§ **Written task**
Quote precisely the run of lines opening with the line containing "Continue the FreeCAD" and closing with the line containing "socket, and a", and nothing else.

§ **Data for this exercise**
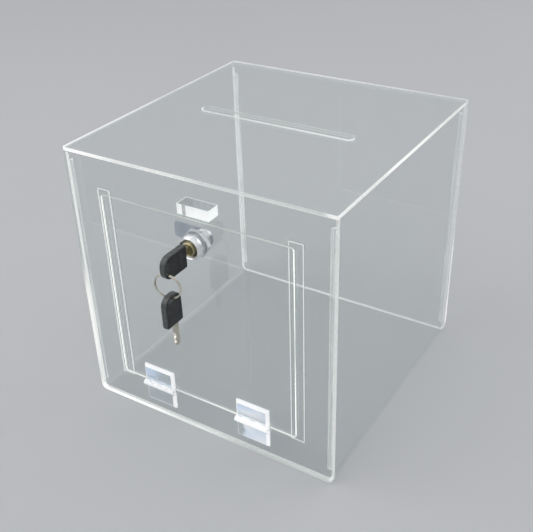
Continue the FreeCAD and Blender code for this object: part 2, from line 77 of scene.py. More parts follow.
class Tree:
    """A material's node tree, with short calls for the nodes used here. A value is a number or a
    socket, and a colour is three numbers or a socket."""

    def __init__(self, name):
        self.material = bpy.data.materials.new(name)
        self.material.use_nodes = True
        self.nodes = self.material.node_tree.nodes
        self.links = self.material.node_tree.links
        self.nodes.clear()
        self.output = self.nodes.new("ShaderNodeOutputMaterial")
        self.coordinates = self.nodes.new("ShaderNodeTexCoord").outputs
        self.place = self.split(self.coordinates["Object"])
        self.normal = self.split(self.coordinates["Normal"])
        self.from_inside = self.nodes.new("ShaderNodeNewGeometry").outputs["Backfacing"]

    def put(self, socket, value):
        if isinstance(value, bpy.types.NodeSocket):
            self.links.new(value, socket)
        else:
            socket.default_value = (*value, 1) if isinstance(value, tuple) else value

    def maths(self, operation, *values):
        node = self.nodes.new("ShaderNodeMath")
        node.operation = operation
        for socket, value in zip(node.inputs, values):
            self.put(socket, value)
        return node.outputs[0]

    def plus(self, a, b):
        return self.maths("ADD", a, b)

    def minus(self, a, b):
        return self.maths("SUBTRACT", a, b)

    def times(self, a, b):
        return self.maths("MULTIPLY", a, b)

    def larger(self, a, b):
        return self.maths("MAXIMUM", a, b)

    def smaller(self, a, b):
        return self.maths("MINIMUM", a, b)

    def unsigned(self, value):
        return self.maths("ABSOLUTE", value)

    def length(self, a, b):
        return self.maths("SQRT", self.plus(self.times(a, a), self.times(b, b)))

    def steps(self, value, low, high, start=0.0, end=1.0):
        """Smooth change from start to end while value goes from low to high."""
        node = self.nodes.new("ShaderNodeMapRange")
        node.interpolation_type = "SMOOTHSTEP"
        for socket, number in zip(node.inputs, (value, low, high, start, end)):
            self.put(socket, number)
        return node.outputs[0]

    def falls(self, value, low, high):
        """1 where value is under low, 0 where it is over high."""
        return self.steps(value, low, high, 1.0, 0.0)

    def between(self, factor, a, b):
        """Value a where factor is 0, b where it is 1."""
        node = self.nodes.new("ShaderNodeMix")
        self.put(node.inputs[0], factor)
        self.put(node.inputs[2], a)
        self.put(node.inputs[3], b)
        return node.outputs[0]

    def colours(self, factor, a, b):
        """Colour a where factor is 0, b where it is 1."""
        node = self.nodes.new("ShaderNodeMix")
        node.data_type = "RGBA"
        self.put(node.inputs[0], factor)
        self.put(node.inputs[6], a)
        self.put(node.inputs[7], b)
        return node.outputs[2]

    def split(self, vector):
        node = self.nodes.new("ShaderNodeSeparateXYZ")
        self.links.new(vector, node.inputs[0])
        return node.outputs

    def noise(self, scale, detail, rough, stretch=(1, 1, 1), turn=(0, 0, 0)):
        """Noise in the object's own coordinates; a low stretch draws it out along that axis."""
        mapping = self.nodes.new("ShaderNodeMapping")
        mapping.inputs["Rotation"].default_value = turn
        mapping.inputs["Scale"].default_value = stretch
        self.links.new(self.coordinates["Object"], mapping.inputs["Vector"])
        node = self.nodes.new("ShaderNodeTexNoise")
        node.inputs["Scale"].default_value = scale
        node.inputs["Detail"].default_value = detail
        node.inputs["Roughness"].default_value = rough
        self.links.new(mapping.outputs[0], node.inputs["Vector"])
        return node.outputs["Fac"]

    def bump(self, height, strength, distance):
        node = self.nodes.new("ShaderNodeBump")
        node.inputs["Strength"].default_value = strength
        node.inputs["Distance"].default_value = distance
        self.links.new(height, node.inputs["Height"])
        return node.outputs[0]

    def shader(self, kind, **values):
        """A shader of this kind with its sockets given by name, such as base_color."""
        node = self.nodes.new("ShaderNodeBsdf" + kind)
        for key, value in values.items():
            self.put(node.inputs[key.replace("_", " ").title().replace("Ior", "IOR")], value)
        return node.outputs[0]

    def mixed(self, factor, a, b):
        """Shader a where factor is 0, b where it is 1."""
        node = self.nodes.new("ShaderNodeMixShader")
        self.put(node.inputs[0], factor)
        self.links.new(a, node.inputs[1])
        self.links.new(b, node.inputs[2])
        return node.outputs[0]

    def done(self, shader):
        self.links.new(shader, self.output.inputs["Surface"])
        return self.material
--
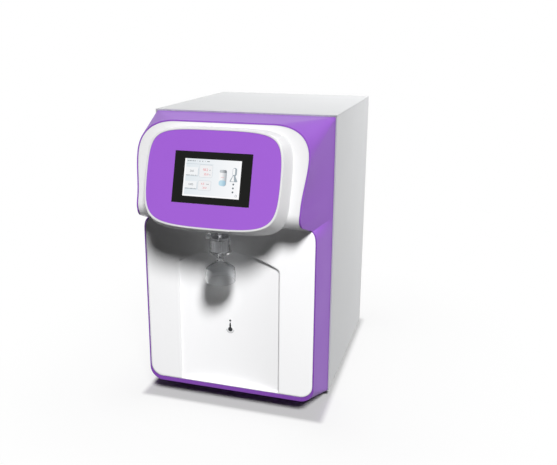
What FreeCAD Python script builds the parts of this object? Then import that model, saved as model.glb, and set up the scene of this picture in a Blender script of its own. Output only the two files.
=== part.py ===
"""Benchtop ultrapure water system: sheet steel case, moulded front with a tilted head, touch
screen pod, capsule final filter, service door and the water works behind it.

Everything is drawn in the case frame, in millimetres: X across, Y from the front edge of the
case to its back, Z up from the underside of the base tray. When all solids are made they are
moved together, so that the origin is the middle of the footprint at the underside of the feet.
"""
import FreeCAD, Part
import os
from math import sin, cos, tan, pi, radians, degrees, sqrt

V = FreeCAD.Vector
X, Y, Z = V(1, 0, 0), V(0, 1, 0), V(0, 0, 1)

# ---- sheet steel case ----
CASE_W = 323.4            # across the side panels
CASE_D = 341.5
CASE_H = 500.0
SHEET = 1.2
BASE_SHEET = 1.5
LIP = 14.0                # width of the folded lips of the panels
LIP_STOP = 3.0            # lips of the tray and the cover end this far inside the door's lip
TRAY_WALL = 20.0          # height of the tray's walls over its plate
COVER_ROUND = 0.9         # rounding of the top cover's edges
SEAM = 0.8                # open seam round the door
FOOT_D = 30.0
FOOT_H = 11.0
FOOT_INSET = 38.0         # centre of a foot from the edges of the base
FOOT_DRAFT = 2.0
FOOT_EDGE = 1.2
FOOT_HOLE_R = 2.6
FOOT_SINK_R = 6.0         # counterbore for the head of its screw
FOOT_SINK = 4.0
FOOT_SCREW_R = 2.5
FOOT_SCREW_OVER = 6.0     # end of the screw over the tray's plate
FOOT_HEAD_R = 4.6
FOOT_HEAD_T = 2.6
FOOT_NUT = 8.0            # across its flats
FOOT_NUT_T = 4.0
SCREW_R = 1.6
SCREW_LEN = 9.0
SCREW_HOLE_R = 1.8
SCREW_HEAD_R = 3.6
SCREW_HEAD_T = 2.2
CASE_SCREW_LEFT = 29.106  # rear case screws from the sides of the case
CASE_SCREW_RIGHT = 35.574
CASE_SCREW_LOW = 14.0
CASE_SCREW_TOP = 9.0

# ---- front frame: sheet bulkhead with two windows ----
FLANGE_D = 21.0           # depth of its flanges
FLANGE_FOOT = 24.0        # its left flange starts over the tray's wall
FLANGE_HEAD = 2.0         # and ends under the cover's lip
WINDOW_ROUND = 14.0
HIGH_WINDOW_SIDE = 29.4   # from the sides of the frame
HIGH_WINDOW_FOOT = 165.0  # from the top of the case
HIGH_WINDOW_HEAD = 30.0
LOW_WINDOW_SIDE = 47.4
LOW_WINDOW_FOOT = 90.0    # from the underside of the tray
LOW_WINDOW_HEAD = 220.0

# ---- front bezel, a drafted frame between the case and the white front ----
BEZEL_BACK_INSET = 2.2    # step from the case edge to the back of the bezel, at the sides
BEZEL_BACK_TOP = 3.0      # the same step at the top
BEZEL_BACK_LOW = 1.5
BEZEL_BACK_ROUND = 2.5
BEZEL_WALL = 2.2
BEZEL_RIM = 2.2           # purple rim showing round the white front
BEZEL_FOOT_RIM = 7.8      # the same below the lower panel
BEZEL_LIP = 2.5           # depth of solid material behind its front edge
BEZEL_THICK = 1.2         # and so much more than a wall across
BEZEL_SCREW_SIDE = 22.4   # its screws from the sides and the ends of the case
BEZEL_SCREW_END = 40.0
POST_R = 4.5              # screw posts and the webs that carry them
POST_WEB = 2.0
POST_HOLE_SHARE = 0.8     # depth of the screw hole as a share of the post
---
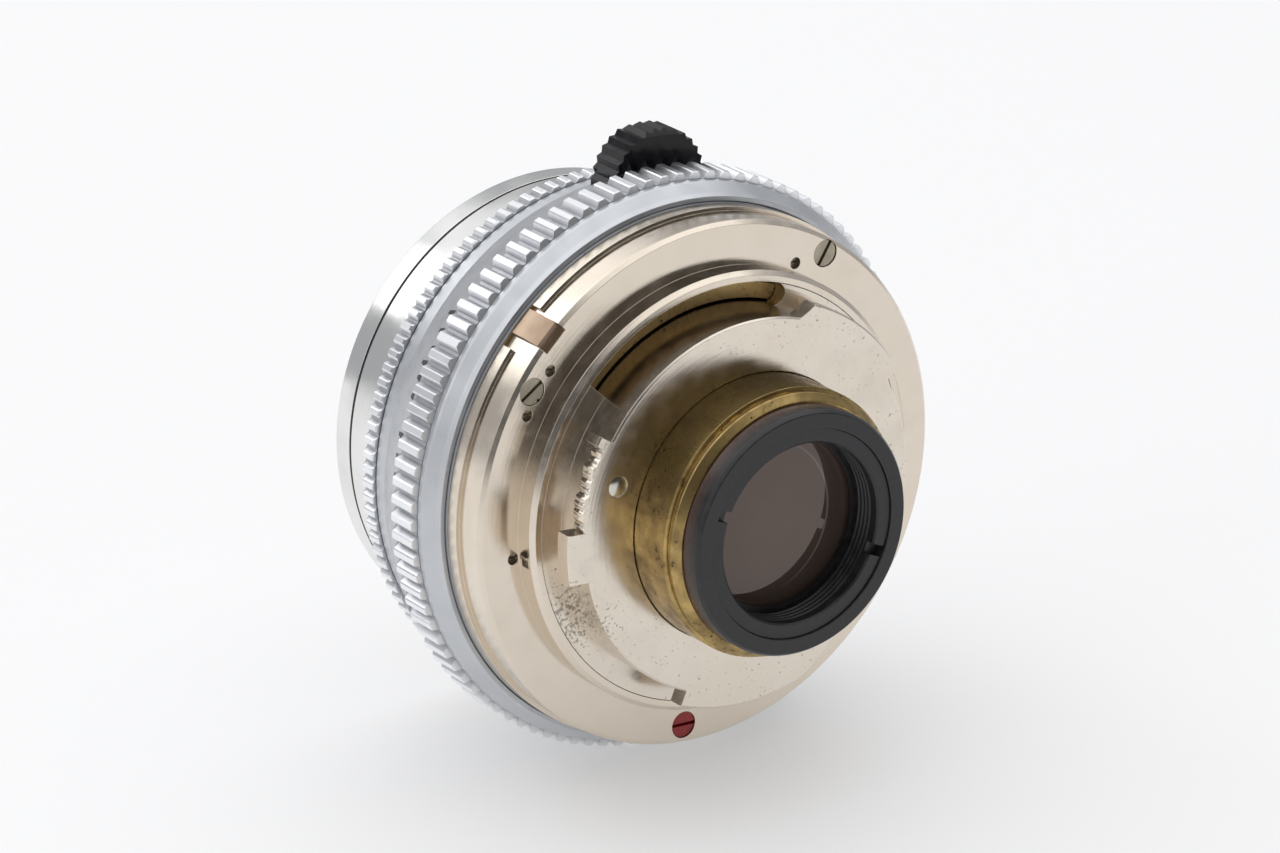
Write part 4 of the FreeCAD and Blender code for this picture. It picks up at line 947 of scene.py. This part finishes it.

§ **Answer to this task**
Continue the FreeCAD and Blender code for this object: part 2, from line 77 of scene.py. More parts follow.
class Tree:
    """A material's node tree, with short calls for the nodes used here. A value is a number or a
    socket, and a colour is three numbers or a socket."""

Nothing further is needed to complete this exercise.